2) Save your project to a new file name (use the Save As command) and save the model frequently during the exercise.

3) Initialize your MODFLOW simulation. 

a) Select the appropriate units (length = m, and time = d).

b) Select the packages you wish to use.

c) Enter a reasonable value for the starting head

d) Enter a top elevation of 400 m and a bottom elevation of 250 m.  For simplicity, we will assume that the top and bottom of the aquifer are relatively flat.

4) Create a constant head boundary on the right side of the model = 317 m.

5) In the LPF package, use a convertible layer.  Enter a value of K = 0.1 m/d for the entire grid.

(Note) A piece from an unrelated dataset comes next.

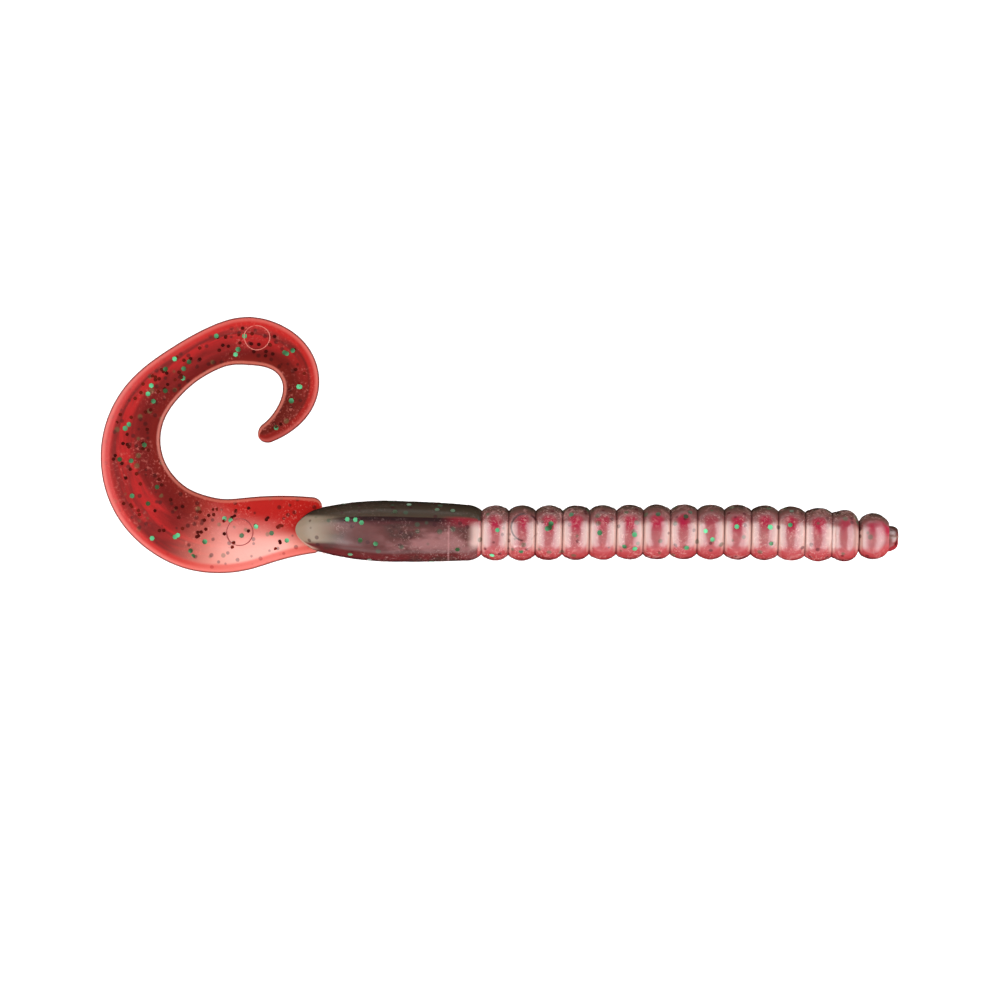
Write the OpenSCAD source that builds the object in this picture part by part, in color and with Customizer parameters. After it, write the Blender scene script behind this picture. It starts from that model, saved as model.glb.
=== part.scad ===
// Soft plastic fishing worm: a small round head, a ribbed body, a smooth collar and a flat tail
// that curls back on itself. It is one pour of clear red gel with loose glitter set in it.
// Every rib, every thin neck of gel between two ribs and every length of tail is a solid of its own,
// so the worm can bend the way the gel lets it.
// Millimetres. The origin is the centre of the nose's end face, +X points out of the nose and +Z is up.
// The tail curls towards +Y, and its flat length lies on the same surface as the collar.

/* [Head] */
// Diameter of the cut stub where the mould was filled
nub_d = 3.6; // [2.4:0.1:4.4]
// Length of the stub
nub_l = 1.6; // [1:0.1:2.2]
// Diameter of the round head
head_d = 7.3; // [6.4:0.1:7.6]
// Diameter of the thin neck behind the head
head_neck_d = 4.8; // [4.4:0.1:5.6]

/* [Ribbed body] */
// Number of ribs
ribs = 14; // [10:1:14]
// Distance from one rib to the next
rib_pitch = 4.2; // [4:0.1:5]
// Diameter over the crown of a rib
rib_d = 8.6; // [8.2:0.1:9]
// How much smaller in radius the first rib is
rib_taper = 0.25; // [0:0.05:0.4]
// Radius of the rounded crown, seen from the side
crown_r = 3.2; // [2.8:0.1:4]
// Diameter at the bottom of a groove
groove_d = 7; // [6.4:0.1:7.5]
// Length of the thin neck that flexes between two ribs
neck_l = 1.2; // [1.2:0.05:1.5]
// How far the body wanders to each side of a straight line as it lies
sway = 0.45; // [0:0.05:0.8]

/* [Collar] */
// Largest diameter of the smooth collar
collar_d = 9.5; // [9.4:0.1:10]
// Length of the collar
collar_l = 28.5; // [27:0.5:32]
// Radius of the long curve in front of the thickest place
collar_front_r = 180; // [140:10:240]
// Radius of the shorter curve behind the thickest place
collar_rear_r = 45; // [42:1:60]

/* [Tail] */
// Thickness of the flat tail
tail_t = 1.3; // [1:0.1:1.6]
// Thickness left at the very edge of the tail
rim_t = 0.5; // [0.3:0.1:0.8]
// Width of the bevel along the outer edge of the curl
outer_bevel = 1.3; // [0.8:0.1:1.4]
// Width of the bevel along the inner edge of the curl
inner_bevel = 0.8; // [0.5:0.1:1]
// Distance from one flexing line in the tail to the next
tail_pitch = 11; // [10:0.5:11]
// Length of the strip that flexes
web_l = 1; // [0.8:0.1:1.2]

/* [Glitter] */
// Width of a green flake across its corners
green_d = 0.8; // [0.6:0.1:1.2]
// Width of a dark flake across its corners
dark_d = 0.6; // [0.4:0.1:1]
// Thickness of a flake
flake_t = 0.08; // [0.06:0.02:0.12]
// Green flakes in one length of tail
green_count = 4; // [1:1:12]
// Dark flakes in one length of tail
dark_count = 12; // [1:1:20]
// Green flakes in the collar
collar_count = 26; // [1:1:60]

/* [Hidden] */
blades = 6;

// The tail's course: [distance along it, heading in degrees], where 180 points straight back from the nose.
tail_heading = [
    [0, 180], [12, 195], [24, 150], [36, 99], [48, 47], [60, 24], [70, -26], [80, -118],
    [88, -158]
];
// The tail's outline: [distance along it, width]
tail_width = [
    [0, 8.4], [12, 11.3], [20, 12], [30, 11], [44, 8.2], [54, 6.5], [60, 6.6], [65, 7.8],
    [70, 6.9], [80, 5.2], [88, 2.6]
];
tail_l = 88;
tail_start_y = 0.3;
// How far the tail's root reaches into the collar
root_depth = 4.2;
// Rounding of the corners at the tail's root, and of its tip
root_corner_r = 1.4;
tip_r = 1.5;
// Width left at the very end of the tip
tip_end_w = 0.2;
first_web_s = 7;
// The stretch over which the tail comes down from the collar's middle to the surface that it lies on
drop_start_s = 2;
drop_l = 18;
station_gap = 1.2;
// How far the edges of a course or an outline are rounded off to each side of a station
blend_s = 2;
// Length over which the tail's slope is measured
slope_l = 0.2;

// How much of the front ribs' taper is left at each next rib
taper_left = 0.4;
head_crown_r = 2.9;
collar_shoulder_r = 3.8;
collar_shoulder_l = 1.8;
collar_thickest = 13.8;
collar_dome_r = 3;

// How far a flake stands out of the gel: a dark one lies under a green one where the two cross.
green_proud = 0.03;
dark_proud = 0.015;
// Bands without flakes: along both edges of the tail, and at the rear end of the collar
tail_margin = 1.7;
collar_margin = 6;
// Seeds of the random scatter. Each list of random numbers takes its own.
collar_seed = 11;
green_seed = 200;
dark_seed = 500;
second_list = 50;
third_list = 100;

round_fn = 96;
facets_per_mm = 4;

rest_z = -collar_d / 2;
rib_l = rib_pitch - neck_l;
head_l = 4.1;
head_x = -4.1;
head_rear_x = -nub_l - head_l;
collar_x = neck_x(ribs + 1) - neck_l / 2;
collar_end_x = collar_x - collar_l;
tail_start_x = collar_end_x + root_depth;
blade_ids = [for (i = [1:blades]) i];

red = [0.72, 0.1, 0.13];
dark_red = [0.42, 0.08, 0.1];
pink = [0.85, 0.4, 0.42];
plum = [0.45, 0.2, 0.22];
green = [0.2, 0.75, 0.45];
maroon = [0.2, 0.05, 0.06];

// Names
function two_digits(i) = str(i < 10 ? "0" : "", i);
function rib_name(i) = str("rib_", two_digits(i));
function neck_name(i) = str("neck_", two_digits(i));

// Places along the body
function neck_x(i) = head_rear_x - neck_l / 2 - rib_pitch * (i - 1);
function rib_x(i) = neck_x(i) - rib_pitch / 2;
function sway_y(x) = sway * sin(360 * x / collar_end_x);
// The collar is straight, so it takes the sway of one place, a third of the way along it.
function collar_y() = sway_y(collar_x - collar_l / 3);

// Radii along the body
function crown_sag(dx, r) = r - sqrt(r * r - dx * dx);
function rib_r(i) = rib_d / 2 - rib_taper * pow(taper_left, i - 1);
function rib_face_r(i) = rib_r(i) - crown_sag(rib_l / 2, crown_r);
function head_r(x) = head_d / 2 - crown_sag(x - head_x, head_crown_r);
function collar_long_r(x) = let (from_thickest = x - collar_x + collar_thickest)
    collar_d / 2 - crown_sag(from_thickest, from_thickest > 0 ? collar_front_r : collar_rear_r);
function collar_shoulder_x() = collar_x - collar_shoulder_l;
function collar_face_r() =
    collar_long_r(collar_shoulder_x()) - crown_sag(collar_shoulder_l, collar_shoulder_r);

// The tail's course, width and height at a distance s along it
function eased(s, table) =
    (lookup(s - blend_s, table) + 2 * lookup(s, table) + lookup(s + blend_s, table)) / 4;
function heading(s) = eased(s, tail_heading);
// How much of a circle's radius is left, where the share of the way to its edge is known
function rounding(share) = sqrt(1 - pow(max(0, min(1, share)), 2));
function root_cut(s) = root_corner_r * (1 - rounding(1 - s / root_corner_r));
function tip_share(s) = rounding(1 - (tail_l - s) / tip_r);
function half_width(s) =
    max(tip_end_w / 2, (eased(s, tail_width) / 2 - root_cut(s)) * tip_share(s));
function drop(s) = let (u = max(0, min(1, (s - drop_start_s) / drop_l))) u * u * (3 - 2 * u);
function tail_z(s) = (rest_z + tail_t / 2) * drop(s);
function slope(s) = atan2(tail_z(s + slope_l / 2) - tail_z(s - slope_l / 2), slope_l);

// The course is summed up in short steps from the tail's start.
step = 0.25;
course = [
    for (
        i = 0, x = tail_start_x, y = tail_start_y;
        i <= tail_l / step;
        x = x + step * cos(heading((i + 0.5) * step)),
        y = y + step * sin(heading((i + 0.5) * step)),
        i = i + 1
    ) [x, y]
];
function on_course(s) = let (i = min(floor(s / step), len(course) - 2), f = s / step - i)
    course[i] * (1 - f) + course[i + 1] * f;

// A point of the tail: s along it, u across it towards the outside of the curl, v up from its middle
function tail_point(s, u, v) = let (c = on_course(s), a = heading(s) + 90)
    [c[0] + u * cos(a), c[1] + u * sin(a), tail_z(s) + v];

// The tail's section at s, from the outer edge's top round to its bottom
function section(s) = let (
    w = half_width(s),
    bevel = min(1, w / (outer_bevel + inner_bevel)),
    outer = w - outer_bevel * bevel,
    inner = -w + inner_bevel * bevel,
    flat = tail_t / 2,
    rim = rim_t / 2,
    top = [[w, rim], [outer, flat], [inner, flat], [-w, rim]],
    bottom = [for (k = [3:-1:0]) [top[k][0], -top[k][1]]]
) [for (p = concat(top, bottom)) tail_point(s, p[0], p[1])];

// Skins a list of closed sections that all have the same number of points.
module skin(sections) {
    n = len(sections[0]);
    last = len(sections) - 1;
    points = [for (one = sections, p = one) p];
    sides = [
        for (k = [0:last - 1], i = [0:n - 1], half = [0, 1])
            let (a = k * n + i, b = k * n + (i + 1) % n)
                half == 0 ? [a, b, b + n] : [a, b + n, a + n]
    ];
    start_cap = [for (i = [1:n - 2]) [0, i + 1, i]];
    end_cap = [for (i = [1:n - 2]) [last * n, last * n + i, last * n + i + 1]];
    polyhedron(points, concat(sides, start_cap, end_cap));
}

// A stretch of tail from s = a to s = b
module tail_stretch(a, b) {
    steps = max(2, ceil((b - a) / station_gap));
    skin([for (i = [0:steps]) section(a + (b - a) * i / steps)]);
}

// A solid of revolution about the body's line, from a profile drawn as [x, radius]
module turned() {
    rotate([90, 0, 90])
        rotate_extrude($fn = round_fn)
            rotate([0, 0, 90])
                mirror([0, 1])
                    children();
}

// The part of a crowned profile between two planes: the crown's top is at x = 0.
module crown(top_r, r, from_x, to_x) {
    intersection() {
        translate([0, top_r - r]) circle(r, $fn = max(round_fn, facets_per_mm * r));
        translate([from_x, 0]) square([to_x - from_x, top_r]);
    }
}

module nose_nub() {
    color(dark_red)
        translate([-nub_l, 0, 0])
            rotate([0, 90, 0])
                cylinder(h = nub_l, d = nub_d, $fn = round_fn);
}

module head_ball() {
    color(pink)
        translate([head_x, 0, 0])
            turned() crown(head_d / 2, head_crown_r, head_rear_x - head_x, -nub_l - head_x);
}

module rib(i) {
    color(pink)
        translate([rib_x(i), sway_y(rib_x(i)), 0])
            turned() crown(rib_r(i), crown_r, -rib_l / 2, rib_l / 2);
}

// The V-shaped groove's floor between two ribs
module neck(i) {
    front_r = i == 1 ? head_r(head_rear_x) : rib_face_r(i - 1);
    rear_r = i == ribs + 1 ? collar_face_r() : rib_face_r(i);
    floor_r = (i == 1 ? head_neck_d : groove_d) / 2;
    half = neck_l / 2;
    color(dark_red)
        translate([neck_x(i), sway_y(neck_x(i)), 0])
            turned() polygon([[-half, 0], [-half, rear_r], [0, floor_r], [half, front_r], [half, 0]]);
}

module collar() {
    color(plum)
        translate([collar_x, collar_y(), 0])
            turned() {
                translate([-collar_shoulder_l, 0])
                    crown(collar_long_r(collar_shoulder_x()), collar_shoulder_r, 0, collar_shoulder_l);
                translate([-collar_thickest, 0])
                    crown(collar_d / 2, collar_front_r, 0, collar_thickest - collar_shoulder_l);
                intersection() {
                    translate([-collar_thickest, 0])
                        crown(collar_d / 2, collar_rear_r, collar_thickest - collar_l, 0);
                    union() {
                        translate([collar_dome_r - collar_l, 0]) circle(collar_dome_r, $fn = round_fn);
                        translate([collar_dome_r - collar_l, 0])
                            square([collar_l - collar_dome_r, collar_d]);
                    }
                }
            }
}

module tail_root() {
    color(red) tail_stretch(0, first_web_s - web_l / 2);
}

function web_s(i) = first_web_s + tail_pitch * (i - 1);

module tail_web(i) {
    color(dark_red) tail_stretch(web_s(i) - web_l / 2, web_s(i) + web_l / 2);
}

module tail_blade(i) {
    color(red) tail_stretch(web_s(i) + web_l / 2, web_s(i + 1) - web_l / 2);
}

module tail_tip() {
    color(red) tail_stretch(web_s(blades + 1) + web_l / 2, tail_l);
}

module flake(d) {
    cylinder(h = flake_t, d = d, $fn = 6);
}

// Flakes lying in the upper surface of one length of tail
module tail_flakes(i, d, count, proud, seed) {
    from_s = web_s(i) + web_l / 2 + d;
    to_s = web_s(i + 1) - web_l / 2 - d;
    along = rands(from_s, to_s, count, seed + i);
    across = rands(-1, 1, count, seed + i + second_list);
    turns = rands(0, 60, count, seed + i + third_list);
    for (k = [0:count - 1]) {
        s = along[k];
        u = across[k] * (half_width(s) - tail_margin);
        translate(tail_point(s, u, tail_t / 2 + proud - flake_t))
            rotate([0, 0, heading(s)])
                rotate([0, -slope(s), turns[k]])
                    flake(d);
    }
}

module green_flakes_collar() {
    from_x = collar_shoulder_l + green_d;
    along = rands(from_x, collar_l - collar_margin, collar_count, collar_seed);
    around = rands(0, 360, collar_count, collar_seed + second_list);
    color(green)
        translate([collar_x, collar_y(), 0])
            for (k = [0:collar_count - 1])
                let (out = collar_long_r(collar_x - along[k]) + green_proud - flake_t)
                    rotate([around[k], 0, 0]) translate([-along[k], 0, out]) flake(green_d);
}

module green_flakes_tail(i) {
    color(green) tail_flakes(i, green_d, green_count, green_proud, green_seed);
}

module dark_flakes_tail(i) {
    color(maroon) tail_flakes(i, dark_d, dark_count, dark_proud, dark_seed);
}

nose_nub();
head_ball();
for (i = [1:ribs])
    rib(i);
for (i = [1:ribs + 1])
    neck(i);
collar();
tail_root();
for (i = blade_ids)
    tail_blade(i);
tail_tip();
for (i = [1:blades + 1])
    tail_web(i);
green_flakes_collar();
for (i = blade_ids)
    green_flakes_tail(i);
for (i = blade_ids)
    dark_flakes_tail(i);
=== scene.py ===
"""The looks of a soft plastic worm: clear red gel with glitter in it, over a white table."""

import math
import random

import bmesh
import bpy
import numpy as np
from mathutils import Matrix, Vector, noise


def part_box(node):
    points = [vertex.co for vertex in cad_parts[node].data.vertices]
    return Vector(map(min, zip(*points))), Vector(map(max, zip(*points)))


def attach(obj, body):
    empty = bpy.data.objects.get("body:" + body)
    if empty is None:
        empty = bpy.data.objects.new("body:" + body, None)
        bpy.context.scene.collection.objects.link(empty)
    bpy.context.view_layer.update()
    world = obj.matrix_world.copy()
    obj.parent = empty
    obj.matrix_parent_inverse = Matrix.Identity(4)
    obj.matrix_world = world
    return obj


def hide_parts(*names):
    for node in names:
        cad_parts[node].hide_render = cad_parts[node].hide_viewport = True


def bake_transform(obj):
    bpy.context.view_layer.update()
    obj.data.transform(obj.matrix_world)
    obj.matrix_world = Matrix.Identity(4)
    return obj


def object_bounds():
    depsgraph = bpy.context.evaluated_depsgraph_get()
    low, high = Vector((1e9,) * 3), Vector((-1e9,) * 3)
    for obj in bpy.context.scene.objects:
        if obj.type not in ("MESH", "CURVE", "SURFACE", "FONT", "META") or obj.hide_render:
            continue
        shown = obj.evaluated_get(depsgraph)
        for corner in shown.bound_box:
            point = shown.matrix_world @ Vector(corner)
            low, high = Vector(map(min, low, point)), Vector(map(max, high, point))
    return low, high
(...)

6) Enter a recharge value of 0.00055 m/d for the entire grid.

7) Create a set of drains in the location of the agricultural drain.  Enter a conductance of 200 m^2/d and use a drain elevation = 317m.

8) Create two wells at the location shown.

a) For well SR-3, enter a pumping rate of –300 m^3/d.

b) For well SR-4, enter a pumping rate of –450 m^3/d.

9) Check your model for errors and then save and run the simulation.


If your solution is successful, you may wish to try modifying your model as follows:

1) Change the conductance on the drains and see if it makes a significant difference in the solution.

2) Try increasing the pumping rate for the wells to see what happens to the drawdown.  At some point the wells will go dry.

3) Change the hydraulic conductivity and the recharge and notice how sensitive the model is to these two parameters.